I learned Transcendental Meditation over fifty years ago. As I recall, there were no mudras involved, simply a mantra to be repeated while sitting in a chair. It is a powerful form of meditation. My husband and four children learned it with me. When I studied yoga in New York City, I began to learn a few mudras, often used in the balancing breathing positions that ended a class. I was once shown a very complex mudra by one of the Tibetian Monks who built a sand painting at the Museum of Natural History in New York City. I would go early to sit behind them when they meditated. It was very powerful. However, the mudra was complex and I forgot how to do it.
Learn o feel the movement of energy
It takes some practice, but over time, you can become very sensitive to the flow of energy. My first experience was when I could feel the power of a crystal and interpret what chakra it addressed. When I became a Reiki Master Teacher I focused energy through my hands and my mind. I studied and subsequently taught other subtle energy techniques. When I meditate, I am conscious of the flow of energy.
Energy can heal
It took a year for me to learn T’ai Chi. That is complex and once I forgot one sequence I could not recapture it because there are many forms and I had moved away from my teacher. Next I learned Falun Gong from practitioners in the San Francisco area and practiced it for ten years. Last year I began doing Zhan Zhaung (standing meditation) and Ba Duan Jin The Way of Energy: Mastering the Chinese Art of Internal Strength with Chi Kung Exercise (A Gaia Original) and am really amazed at the powerful flow of energy it creates and the healing and balancing it is doing on the physical plane. I can feel the chi energy moving in my Tan Tien, my meridians and my chakras. However, when I sat down to meditate after my Qi Gong practice my mind started thinking of things I wanted to write about that day. I could not sit for very long. I wanted to change that. I wanted to meditate longer and more serenely.
The first mudra change
Sometimes I held a crystal in my left hand while meditating . Other times the mudra I used was with my hands in my lap, palms up, one hand over the other with thumbs touching. I could never remember which hand was to go on top. It turns out that is a Buddhist mudra. One day Dr. Andrew Weill demonstrated his meditation mudra to Dr. Oz. He sat with his hands palms up on each leg with his thumbs holding his index finger. I tried that and immediately felt my meditation deepen. That mudra is designed to balance the chi.
The second mudra change
I’ve been studying Taoism and I was reading some of the complimentary pages that were available to review online for a book called Taoist Yoga: Alchemy & Immortality by Charles Luk (Author) , Lu K’uan Yu (Author) I saw a mudra instruction for meditation. I tried it and was immediate taken very deeply into mediation. My focus was behind my eyes in my third eye. Everything else disappeared. I loved it. My mind stilled and I went deeply into meditation.

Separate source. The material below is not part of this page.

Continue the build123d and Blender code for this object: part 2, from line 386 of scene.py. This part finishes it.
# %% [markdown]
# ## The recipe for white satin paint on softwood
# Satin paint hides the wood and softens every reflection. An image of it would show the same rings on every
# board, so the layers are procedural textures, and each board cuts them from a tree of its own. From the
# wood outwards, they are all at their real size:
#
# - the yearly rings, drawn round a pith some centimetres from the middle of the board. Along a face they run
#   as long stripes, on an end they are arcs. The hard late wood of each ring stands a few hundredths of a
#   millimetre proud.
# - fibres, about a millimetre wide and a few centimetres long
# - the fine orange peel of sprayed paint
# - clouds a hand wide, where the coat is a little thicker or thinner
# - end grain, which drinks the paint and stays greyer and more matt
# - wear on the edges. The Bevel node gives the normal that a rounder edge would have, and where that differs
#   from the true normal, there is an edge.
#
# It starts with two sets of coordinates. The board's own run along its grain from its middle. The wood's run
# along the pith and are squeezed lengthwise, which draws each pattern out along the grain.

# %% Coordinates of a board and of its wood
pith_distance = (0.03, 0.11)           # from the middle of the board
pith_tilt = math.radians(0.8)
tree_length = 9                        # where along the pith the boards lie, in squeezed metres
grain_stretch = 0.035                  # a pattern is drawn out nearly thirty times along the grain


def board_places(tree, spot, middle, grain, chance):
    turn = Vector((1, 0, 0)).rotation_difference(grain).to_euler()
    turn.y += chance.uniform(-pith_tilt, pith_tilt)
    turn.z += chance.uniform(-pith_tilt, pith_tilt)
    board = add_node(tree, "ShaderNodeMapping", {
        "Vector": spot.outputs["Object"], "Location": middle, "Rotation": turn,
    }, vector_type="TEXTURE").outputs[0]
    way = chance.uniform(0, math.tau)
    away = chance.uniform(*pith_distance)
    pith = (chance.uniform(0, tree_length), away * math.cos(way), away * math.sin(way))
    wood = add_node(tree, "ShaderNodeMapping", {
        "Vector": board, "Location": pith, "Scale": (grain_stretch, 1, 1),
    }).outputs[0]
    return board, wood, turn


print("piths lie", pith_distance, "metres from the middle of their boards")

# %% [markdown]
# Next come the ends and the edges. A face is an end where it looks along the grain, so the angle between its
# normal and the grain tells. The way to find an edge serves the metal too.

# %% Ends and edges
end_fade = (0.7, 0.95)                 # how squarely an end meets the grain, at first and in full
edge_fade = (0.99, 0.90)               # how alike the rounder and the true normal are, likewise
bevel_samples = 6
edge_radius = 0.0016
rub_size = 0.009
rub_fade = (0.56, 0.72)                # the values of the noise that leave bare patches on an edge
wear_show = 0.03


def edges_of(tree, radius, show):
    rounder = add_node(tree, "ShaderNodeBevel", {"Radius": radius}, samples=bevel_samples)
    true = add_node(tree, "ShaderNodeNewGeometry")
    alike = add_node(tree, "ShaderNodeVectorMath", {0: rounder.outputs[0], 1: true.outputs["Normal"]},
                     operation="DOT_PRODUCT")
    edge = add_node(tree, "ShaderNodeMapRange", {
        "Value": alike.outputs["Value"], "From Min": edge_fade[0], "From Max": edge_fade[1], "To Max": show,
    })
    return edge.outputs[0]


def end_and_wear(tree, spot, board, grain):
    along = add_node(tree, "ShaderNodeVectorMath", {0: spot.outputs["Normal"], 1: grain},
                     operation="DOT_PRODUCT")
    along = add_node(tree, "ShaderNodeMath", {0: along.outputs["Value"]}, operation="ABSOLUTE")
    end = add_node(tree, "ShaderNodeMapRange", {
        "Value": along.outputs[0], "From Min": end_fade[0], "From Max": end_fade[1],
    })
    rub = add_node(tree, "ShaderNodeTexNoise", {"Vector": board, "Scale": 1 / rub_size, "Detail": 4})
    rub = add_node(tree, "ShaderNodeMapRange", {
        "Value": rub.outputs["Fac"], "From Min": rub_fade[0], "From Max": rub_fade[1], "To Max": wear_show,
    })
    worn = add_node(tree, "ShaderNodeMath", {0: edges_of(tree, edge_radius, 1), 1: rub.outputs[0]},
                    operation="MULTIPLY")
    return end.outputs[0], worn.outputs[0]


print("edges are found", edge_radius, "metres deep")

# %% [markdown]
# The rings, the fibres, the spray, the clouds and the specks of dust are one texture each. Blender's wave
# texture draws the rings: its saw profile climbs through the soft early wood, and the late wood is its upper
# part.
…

According to Paul of Taoist Meditation: Mudras and meditation“ The classic Taoist mudra of covering one hand with another is actually a concealed system of versatile mudra, and it also holds the key to understanding what mudra is all about, for all chi-disciplines. With the fingers concealed, a practitioner is taught to focus on one or any combination of his fingers for chi generation and chi balancing. Unlike Tibetan Buddhism, the Taoist way does not have any fixed pattern. But how does a practitioner know what to do? The answer is that a practitioner is expected to feel chi himself and therefore is expected to be able to generate different chi by focusing on different fingers (or finger combinations) and will be expected to balance his chi accordingly, using his differently focused fingers”.
We are encouraged to experiment! The primary objective is to generate chi together with directing chi to move along the center line, most essential for cosmic circulations. To do this we must learn to feel the circulation of the chi and find the most powerful way to encourage its circulation.

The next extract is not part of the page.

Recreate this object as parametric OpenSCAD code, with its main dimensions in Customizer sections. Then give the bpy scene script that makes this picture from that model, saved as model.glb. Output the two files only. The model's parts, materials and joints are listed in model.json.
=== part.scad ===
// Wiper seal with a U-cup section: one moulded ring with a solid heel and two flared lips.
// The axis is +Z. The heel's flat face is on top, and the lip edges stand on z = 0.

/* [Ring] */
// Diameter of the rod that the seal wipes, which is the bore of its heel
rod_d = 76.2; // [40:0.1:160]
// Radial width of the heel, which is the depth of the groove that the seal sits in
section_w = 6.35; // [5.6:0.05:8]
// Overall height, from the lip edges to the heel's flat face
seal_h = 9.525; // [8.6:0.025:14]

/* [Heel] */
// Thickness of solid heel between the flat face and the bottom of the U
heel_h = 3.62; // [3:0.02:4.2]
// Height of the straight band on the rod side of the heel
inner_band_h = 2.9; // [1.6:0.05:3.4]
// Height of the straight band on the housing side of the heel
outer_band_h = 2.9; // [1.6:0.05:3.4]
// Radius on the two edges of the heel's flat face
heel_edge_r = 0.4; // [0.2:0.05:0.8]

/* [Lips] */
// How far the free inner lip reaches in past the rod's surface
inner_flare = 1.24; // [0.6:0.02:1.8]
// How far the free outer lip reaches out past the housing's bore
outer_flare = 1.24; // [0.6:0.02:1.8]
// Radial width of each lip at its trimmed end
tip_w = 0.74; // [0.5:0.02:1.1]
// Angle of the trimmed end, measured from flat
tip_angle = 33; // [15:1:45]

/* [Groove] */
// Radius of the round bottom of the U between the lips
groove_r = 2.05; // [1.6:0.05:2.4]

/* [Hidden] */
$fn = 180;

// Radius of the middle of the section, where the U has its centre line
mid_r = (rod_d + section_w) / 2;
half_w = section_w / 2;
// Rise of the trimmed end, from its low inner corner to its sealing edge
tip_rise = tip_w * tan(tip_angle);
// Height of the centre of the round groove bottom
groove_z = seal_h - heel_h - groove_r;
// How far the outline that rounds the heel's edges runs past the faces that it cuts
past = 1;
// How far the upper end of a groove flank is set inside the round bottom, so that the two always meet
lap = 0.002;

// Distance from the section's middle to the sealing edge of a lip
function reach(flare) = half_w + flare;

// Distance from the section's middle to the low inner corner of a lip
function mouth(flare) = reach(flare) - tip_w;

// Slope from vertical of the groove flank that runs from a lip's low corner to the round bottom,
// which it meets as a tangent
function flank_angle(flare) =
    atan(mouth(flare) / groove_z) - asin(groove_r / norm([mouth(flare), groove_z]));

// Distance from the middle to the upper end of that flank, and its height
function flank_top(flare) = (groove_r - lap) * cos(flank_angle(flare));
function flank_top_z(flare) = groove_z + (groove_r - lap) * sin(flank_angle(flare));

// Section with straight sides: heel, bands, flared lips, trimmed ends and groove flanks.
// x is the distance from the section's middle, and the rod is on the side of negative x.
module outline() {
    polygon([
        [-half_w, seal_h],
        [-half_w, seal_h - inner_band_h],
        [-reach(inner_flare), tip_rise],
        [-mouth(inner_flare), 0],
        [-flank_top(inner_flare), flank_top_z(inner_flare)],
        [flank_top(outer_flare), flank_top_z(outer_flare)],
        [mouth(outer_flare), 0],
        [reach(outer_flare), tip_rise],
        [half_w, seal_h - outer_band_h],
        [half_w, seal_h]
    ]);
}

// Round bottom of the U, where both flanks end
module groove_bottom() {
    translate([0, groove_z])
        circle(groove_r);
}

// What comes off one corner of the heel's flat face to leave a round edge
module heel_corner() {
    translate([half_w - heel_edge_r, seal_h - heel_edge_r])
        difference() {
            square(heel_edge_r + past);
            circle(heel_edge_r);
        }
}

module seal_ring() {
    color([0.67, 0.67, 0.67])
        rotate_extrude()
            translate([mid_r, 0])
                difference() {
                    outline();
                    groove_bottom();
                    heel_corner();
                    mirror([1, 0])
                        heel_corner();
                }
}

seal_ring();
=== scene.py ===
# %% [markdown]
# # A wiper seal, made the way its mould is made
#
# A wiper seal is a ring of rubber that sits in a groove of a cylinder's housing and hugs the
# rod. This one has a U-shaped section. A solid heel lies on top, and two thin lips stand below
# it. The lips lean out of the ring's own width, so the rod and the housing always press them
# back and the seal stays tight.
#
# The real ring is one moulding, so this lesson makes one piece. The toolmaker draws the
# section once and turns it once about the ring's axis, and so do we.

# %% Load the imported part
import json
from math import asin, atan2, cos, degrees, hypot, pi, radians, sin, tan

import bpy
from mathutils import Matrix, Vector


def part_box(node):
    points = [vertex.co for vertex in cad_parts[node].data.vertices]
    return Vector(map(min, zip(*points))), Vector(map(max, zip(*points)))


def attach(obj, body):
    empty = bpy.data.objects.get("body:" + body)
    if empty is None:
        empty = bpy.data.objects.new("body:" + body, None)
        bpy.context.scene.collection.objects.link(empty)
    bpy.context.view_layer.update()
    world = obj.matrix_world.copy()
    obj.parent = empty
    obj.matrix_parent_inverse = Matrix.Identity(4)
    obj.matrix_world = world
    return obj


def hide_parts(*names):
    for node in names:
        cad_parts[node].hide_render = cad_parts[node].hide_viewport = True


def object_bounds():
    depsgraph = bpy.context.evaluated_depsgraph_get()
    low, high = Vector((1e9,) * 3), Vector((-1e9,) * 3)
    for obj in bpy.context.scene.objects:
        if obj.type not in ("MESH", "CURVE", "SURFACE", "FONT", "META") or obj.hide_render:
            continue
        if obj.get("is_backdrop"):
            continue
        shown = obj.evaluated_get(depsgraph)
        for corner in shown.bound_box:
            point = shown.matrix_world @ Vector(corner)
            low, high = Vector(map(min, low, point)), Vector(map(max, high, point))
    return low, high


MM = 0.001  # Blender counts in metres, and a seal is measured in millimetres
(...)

As I practiced my meditation, I tried both the side-open mudra of Dr. Weils and the center- closed mudra of Charles Luk. Although the open mudra embraced my third eye, for me, it was less concentrated, it felt wider and less focused. The closed mudra focused my third eye instantaneously. I hadn’t known that a simple hand position could make such a difference. I am now able to enjoy the deepest meditation I’ve had in years thanks to finding a mudra that instaneously helps me quiet my mind.

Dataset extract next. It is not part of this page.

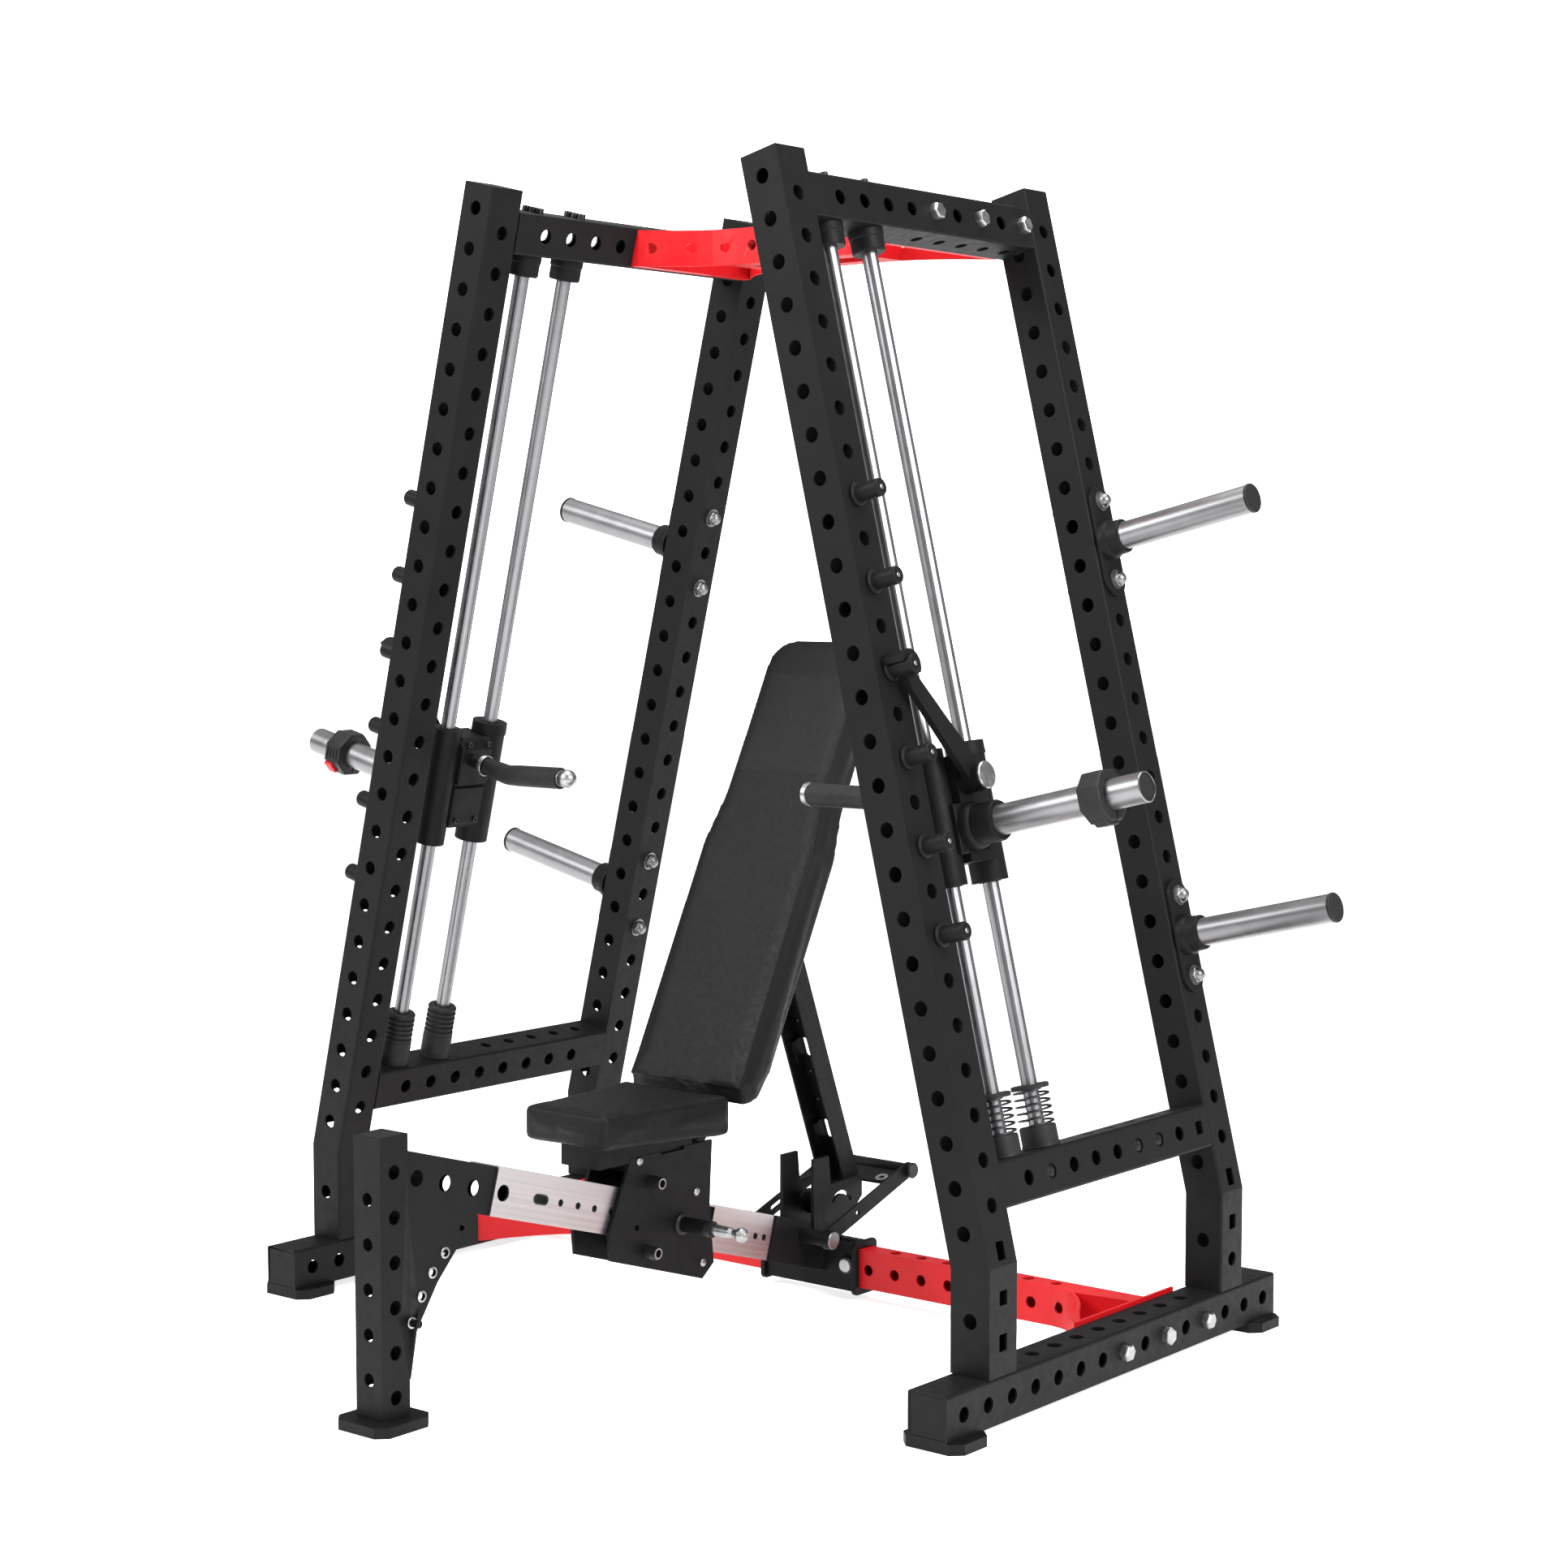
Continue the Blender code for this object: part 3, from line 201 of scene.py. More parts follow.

“If a person is doing meditation without using his hands as management tools probably he is just sitting there doing nothing. What I’m saying is, doing hand positions should be the first physical act one should always attend to before use music or mantra to assist one to go into the meditative zone” Paul continues.
Experiment with mudras
If you are exploring meditation, you may want to explore mudras. Learn to be sensitive to the flow of chi energy. Notice how easily (or not) it is for you to move into meditation. Find the mudra that best suits you and let that be the mudra that makes a difference.